● EXERCISE DESCRIPTION
Set down, exactly as written, only the lines starting with the one that holds "add_housing()" and ending with the one that holds "zip(*points))), Vector(map(max, zip(*points)))".

____ MATERIAL SUPPLIED

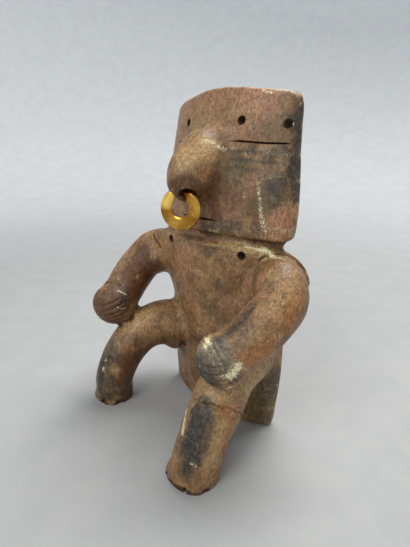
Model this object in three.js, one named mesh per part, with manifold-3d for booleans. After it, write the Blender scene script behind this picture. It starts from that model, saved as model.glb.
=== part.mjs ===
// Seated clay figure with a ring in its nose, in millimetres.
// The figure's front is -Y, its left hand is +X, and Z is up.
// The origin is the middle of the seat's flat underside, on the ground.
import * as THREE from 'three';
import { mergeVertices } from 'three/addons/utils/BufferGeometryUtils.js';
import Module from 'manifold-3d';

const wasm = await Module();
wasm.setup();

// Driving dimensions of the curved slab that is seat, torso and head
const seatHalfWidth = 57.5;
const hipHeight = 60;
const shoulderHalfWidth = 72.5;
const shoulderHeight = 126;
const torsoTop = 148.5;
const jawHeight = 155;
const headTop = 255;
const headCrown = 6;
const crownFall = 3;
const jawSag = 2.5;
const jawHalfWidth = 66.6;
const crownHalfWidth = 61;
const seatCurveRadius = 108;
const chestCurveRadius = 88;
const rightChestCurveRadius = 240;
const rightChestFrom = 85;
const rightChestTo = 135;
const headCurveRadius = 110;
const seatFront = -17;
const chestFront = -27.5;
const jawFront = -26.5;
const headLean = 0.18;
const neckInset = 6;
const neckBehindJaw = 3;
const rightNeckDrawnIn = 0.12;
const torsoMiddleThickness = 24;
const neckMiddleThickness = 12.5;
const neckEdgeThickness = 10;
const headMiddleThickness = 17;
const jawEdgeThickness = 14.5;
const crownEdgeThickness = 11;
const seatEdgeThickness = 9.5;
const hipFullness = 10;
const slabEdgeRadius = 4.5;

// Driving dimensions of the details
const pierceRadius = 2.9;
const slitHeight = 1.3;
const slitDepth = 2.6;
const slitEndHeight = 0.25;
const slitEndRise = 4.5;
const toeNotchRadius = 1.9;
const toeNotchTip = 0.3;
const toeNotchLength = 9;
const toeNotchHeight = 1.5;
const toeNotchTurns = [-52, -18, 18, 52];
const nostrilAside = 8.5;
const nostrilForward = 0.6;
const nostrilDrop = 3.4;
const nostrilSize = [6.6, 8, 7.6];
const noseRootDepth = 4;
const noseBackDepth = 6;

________
____ MATERIAL SUPPLIED

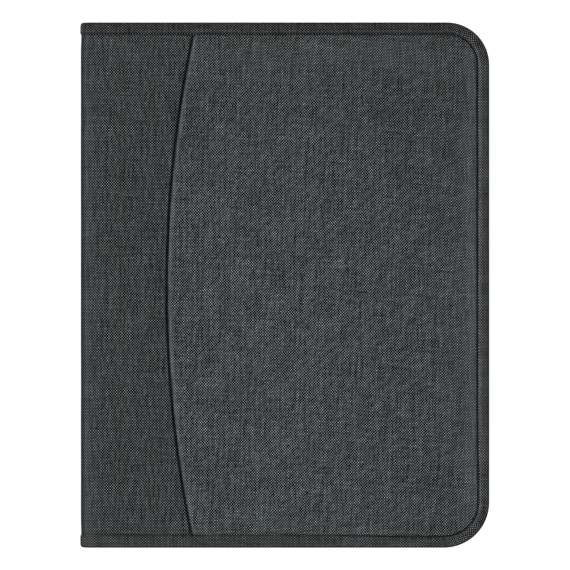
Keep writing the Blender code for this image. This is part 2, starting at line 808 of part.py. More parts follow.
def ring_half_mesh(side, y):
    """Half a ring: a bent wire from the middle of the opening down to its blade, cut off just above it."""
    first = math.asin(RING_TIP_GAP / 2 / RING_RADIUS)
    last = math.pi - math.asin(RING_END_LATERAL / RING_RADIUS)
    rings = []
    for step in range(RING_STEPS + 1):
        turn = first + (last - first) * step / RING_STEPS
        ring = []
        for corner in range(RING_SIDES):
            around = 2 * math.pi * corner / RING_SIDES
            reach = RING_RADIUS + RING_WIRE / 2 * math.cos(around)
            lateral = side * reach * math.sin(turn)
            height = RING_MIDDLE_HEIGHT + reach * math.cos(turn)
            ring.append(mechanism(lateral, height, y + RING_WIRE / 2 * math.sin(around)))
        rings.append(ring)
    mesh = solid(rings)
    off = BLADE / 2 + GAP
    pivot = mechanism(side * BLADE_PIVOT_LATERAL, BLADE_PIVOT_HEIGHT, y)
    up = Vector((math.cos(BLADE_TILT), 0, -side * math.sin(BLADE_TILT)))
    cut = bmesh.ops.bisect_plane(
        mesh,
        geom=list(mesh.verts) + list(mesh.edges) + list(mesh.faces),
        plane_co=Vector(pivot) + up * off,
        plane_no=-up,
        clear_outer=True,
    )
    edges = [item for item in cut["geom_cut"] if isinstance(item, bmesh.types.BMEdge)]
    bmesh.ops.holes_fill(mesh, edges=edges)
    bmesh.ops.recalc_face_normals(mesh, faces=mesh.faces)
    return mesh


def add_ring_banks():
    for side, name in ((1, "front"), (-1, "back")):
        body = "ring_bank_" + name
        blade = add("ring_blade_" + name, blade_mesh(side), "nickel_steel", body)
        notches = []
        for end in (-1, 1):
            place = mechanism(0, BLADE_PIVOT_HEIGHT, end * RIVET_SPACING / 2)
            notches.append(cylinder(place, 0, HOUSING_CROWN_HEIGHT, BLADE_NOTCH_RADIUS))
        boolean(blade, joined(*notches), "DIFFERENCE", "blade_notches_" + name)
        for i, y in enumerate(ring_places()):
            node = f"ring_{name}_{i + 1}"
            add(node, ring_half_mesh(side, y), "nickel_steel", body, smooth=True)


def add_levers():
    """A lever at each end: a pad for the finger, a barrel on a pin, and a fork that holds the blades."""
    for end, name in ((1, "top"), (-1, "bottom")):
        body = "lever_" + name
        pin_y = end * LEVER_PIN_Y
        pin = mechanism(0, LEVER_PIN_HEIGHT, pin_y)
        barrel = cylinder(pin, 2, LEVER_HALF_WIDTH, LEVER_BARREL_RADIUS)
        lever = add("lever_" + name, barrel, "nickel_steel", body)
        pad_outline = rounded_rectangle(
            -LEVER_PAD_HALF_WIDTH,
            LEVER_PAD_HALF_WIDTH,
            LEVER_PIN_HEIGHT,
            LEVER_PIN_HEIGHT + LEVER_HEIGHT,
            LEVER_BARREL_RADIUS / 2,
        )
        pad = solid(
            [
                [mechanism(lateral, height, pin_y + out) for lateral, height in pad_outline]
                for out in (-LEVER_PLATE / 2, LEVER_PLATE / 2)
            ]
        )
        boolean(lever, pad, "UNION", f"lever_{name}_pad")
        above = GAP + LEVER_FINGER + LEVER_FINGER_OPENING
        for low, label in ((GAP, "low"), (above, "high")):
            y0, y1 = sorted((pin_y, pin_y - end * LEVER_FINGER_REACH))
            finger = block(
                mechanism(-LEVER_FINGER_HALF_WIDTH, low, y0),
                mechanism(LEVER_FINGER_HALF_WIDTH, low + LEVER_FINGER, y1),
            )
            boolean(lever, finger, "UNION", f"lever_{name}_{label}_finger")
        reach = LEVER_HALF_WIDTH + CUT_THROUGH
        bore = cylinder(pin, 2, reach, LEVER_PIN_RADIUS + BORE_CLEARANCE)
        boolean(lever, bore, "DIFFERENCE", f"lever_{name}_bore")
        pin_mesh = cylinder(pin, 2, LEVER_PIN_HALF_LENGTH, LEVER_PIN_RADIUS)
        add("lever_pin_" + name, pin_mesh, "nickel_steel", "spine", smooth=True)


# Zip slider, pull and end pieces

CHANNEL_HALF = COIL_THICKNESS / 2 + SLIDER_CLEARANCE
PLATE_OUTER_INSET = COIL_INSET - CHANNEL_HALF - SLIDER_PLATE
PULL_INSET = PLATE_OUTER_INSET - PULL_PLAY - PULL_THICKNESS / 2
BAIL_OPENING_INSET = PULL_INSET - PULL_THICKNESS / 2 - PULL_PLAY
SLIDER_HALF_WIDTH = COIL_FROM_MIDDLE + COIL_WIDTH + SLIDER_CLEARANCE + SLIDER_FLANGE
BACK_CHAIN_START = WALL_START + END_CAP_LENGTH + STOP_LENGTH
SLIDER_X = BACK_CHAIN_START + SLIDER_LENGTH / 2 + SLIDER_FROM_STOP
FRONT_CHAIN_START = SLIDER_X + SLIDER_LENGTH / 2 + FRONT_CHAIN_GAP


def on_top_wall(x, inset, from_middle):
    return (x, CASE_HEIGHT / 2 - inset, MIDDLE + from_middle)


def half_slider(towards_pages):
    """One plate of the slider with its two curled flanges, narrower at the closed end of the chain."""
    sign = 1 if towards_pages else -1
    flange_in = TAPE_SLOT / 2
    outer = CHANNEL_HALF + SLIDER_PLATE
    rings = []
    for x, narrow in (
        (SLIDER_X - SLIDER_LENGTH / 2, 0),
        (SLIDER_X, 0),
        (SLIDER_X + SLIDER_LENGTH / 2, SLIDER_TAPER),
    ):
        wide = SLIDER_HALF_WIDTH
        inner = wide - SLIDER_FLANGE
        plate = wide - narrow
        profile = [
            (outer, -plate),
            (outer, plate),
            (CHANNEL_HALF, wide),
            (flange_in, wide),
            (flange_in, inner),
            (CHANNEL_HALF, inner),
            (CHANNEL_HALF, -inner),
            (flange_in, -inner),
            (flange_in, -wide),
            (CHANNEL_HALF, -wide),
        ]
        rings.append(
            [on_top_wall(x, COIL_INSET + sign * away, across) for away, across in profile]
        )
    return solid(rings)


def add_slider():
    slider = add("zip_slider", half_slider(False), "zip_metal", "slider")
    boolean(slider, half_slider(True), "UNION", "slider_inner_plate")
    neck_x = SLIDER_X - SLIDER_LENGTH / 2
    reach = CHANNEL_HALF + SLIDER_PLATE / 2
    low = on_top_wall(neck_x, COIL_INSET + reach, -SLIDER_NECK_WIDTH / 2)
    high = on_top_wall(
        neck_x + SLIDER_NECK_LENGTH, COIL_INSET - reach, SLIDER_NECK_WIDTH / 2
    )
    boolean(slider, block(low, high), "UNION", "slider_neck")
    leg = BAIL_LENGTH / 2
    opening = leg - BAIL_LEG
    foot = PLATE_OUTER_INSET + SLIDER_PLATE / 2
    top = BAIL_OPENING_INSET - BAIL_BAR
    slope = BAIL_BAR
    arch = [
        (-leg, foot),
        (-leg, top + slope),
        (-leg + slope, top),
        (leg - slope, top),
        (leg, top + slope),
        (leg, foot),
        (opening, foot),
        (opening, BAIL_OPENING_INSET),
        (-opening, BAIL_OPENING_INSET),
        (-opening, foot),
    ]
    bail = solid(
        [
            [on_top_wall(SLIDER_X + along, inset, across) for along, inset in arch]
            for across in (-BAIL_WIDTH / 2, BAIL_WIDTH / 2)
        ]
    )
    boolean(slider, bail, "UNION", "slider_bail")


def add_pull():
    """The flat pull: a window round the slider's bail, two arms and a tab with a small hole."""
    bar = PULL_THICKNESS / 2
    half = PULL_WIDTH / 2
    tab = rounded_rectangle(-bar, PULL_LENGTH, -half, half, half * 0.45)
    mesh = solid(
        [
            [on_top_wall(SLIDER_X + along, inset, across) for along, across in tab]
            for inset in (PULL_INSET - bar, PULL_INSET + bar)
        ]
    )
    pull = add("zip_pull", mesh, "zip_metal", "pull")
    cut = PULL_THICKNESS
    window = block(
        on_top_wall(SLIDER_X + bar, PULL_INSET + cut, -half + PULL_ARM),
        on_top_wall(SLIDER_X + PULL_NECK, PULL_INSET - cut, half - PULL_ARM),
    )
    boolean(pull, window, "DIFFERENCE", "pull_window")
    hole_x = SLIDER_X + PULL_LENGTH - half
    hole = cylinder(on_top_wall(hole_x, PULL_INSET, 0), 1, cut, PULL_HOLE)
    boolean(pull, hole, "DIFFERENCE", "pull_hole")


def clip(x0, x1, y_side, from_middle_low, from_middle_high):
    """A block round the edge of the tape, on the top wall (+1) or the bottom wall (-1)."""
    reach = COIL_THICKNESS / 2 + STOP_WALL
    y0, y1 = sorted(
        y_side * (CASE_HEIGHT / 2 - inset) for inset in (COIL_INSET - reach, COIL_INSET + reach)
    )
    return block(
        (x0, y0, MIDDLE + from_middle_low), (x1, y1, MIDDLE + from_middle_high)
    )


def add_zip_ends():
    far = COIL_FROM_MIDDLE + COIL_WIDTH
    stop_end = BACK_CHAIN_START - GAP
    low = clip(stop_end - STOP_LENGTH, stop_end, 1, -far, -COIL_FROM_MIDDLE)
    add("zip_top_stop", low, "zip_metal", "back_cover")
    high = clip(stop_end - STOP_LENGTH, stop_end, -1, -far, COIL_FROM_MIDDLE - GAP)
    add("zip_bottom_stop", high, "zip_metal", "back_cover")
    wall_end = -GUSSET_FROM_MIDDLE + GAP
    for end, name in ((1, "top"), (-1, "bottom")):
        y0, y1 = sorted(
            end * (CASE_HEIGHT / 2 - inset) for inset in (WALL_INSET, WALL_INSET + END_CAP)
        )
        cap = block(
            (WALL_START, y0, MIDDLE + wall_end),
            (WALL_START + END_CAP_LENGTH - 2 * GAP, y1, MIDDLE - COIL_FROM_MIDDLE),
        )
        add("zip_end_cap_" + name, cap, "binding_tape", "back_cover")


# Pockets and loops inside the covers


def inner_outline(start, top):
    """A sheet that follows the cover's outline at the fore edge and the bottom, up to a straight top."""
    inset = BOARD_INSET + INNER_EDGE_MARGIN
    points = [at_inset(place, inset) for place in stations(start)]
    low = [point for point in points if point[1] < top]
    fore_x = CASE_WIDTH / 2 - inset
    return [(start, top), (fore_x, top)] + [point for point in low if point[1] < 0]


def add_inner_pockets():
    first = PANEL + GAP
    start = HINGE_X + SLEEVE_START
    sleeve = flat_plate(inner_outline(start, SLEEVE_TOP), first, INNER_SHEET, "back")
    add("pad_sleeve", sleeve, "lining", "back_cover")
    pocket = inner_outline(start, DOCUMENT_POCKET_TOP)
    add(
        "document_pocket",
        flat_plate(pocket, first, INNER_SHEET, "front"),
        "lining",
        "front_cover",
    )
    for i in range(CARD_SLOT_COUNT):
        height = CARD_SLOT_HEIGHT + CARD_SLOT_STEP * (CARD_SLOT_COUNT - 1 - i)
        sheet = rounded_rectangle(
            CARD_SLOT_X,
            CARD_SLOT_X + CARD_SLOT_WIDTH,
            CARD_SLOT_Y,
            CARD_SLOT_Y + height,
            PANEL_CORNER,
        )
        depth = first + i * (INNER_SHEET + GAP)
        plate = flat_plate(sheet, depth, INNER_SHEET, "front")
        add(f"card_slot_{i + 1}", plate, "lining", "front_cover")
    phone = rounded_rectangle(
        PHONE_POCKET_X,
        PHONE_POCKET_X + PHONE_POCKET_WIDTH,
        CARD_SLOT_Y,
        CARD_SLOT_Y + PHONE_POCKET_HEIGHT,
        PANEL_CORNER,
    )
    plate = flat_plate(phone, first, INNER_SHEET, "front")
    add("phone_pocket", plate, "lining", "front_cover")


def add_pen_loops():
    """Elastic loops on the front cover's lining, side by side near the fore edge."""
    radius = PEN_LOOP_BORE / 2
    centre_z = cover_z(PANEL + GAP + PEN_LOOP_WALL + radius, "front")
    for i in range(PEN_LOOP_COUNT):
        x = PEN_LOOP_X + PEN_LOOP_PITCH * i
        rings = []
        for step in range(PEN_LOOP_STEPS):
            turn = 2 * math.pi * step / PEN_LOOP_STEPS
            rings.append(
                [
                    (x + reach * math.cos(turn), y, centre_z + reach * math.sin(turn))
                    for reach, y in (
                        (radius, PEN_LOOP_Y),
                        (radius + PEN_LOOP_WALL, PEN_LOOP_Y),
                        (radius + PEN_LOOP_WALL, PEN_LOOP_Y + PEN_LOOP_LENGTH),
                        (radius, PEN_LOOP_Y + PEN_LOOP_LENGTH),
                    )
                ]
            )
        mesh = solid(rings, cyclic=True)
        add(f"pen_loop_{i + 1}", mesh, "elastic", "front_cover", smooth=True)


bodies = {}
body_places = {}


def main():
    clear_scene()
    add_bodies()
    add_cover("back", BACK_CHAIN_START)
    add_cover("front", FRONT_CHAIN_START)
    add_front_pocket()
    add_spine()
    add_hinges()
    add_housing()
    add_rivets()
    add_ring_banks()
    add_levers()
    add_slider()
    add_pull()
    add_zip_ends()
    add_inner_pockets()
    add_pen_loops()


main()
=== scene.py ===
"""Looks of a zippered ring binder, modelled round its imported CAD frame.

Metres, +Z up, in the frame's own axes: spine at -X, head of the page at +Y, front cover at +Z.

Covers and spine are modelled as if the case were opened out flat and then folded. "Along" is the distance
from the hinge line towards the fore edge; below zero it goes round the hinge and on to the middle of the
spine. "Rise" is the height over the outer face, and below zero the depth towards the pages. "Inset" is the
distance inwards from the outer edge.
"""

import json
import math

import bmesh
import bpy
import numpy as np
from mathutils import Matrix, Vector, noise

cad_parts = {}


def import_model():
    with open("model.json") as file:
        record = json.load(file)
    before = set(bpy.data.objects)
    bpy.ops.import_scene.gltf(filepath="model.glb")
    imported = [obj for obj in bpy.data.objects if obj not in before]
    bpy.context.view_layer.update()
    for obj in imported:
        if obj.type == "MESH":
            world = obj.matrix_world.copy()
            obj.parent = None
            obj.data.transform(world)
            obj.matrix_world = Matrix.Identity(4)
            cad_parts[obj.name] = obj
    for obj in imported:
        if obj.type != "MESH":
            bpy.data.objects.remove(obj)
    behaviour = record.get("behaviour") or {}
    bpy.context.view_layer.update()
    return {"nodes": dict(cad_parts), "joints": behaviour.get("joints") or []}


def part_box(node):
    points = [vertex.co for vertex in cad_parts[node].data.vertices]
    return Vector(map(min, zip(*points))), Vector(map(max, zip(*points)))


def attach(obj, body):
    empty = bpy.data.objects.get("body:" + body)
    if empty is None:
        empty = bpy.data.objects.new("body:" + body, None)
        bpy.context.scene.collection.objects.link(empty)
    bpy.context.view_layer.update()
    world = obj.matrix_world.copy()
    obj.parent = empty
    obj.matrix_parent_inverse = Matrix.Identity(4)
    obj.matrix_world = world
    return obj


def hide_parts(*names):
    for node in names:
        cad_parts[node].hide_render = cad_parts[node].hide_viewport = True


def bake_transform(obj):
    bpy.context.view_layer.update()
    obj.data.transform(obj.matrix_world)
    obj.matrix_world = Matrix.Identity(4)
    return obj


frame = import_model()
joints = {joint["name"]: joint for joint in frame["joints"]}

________

● ANSWER BELOW
    add_housing()
    add_rivets()
    add_ring_banks()
    add_levers()
    add_slider()
    add_pull()
    add_zip_ends()
    add_inner_pockets()
    add_pen_loops()


main()
=== scene.py ===
"""Looks of a zippered ring binder, modelled round its imported CAD frame.

Metres, +Z up, in the frame's own axes: spine at -X, head of the page at +Y, front cover at +Z.

Covers and spine are modelled as if the case were opened out flat and then folded. "Along" is the distance
from the hinge line towards the fore edge; below zero it goes round the hinge and on to the middle of the
spine. "Rise" is the height over the outer face, and below zero the depth towards the pages. "Inset" is the
distance inwards from the outer edge.
"""

import json
import math

import bmesh
import bpy
import numpy as np
from mathutils import Matrix, Vector, noise

cad_parts = {}


def import_model():
    with open("model.json") as file:
        record = json.load(file)
    before = set(bpy.data.objects)
    bpy.ops.import_scene.gltf(filepath="model.glb")
    imported = [obj for obj in bpy.data.objects if obj not in before]
    bpy.context.view_layer.update()
    for obj in imported:
        if obj.type == "MESH":
            world = obj.matrix_world.copy()
            obj.parent = None
            obj.data.transform(world)
            obj.matrix_world = Matrix.Identity(4)
            cad_parts[obj.name] = obj
    for obj in imported:
        if obj.type != "MESH":
            bpy.data.objects.remove(obj)
    behaviour = record.get("behaviour") or {}
    bpy.context.view_layer.update()
    return {"nodes": dict(cad_parts), "joints": behaviour.get("joints") or []}


def part_box(node):
    points = [vertex.co for vertex in cad_parts[node].data.vertices]
    return Vector(map(min, zip(*points))), Vector(map(max, zip(*points)))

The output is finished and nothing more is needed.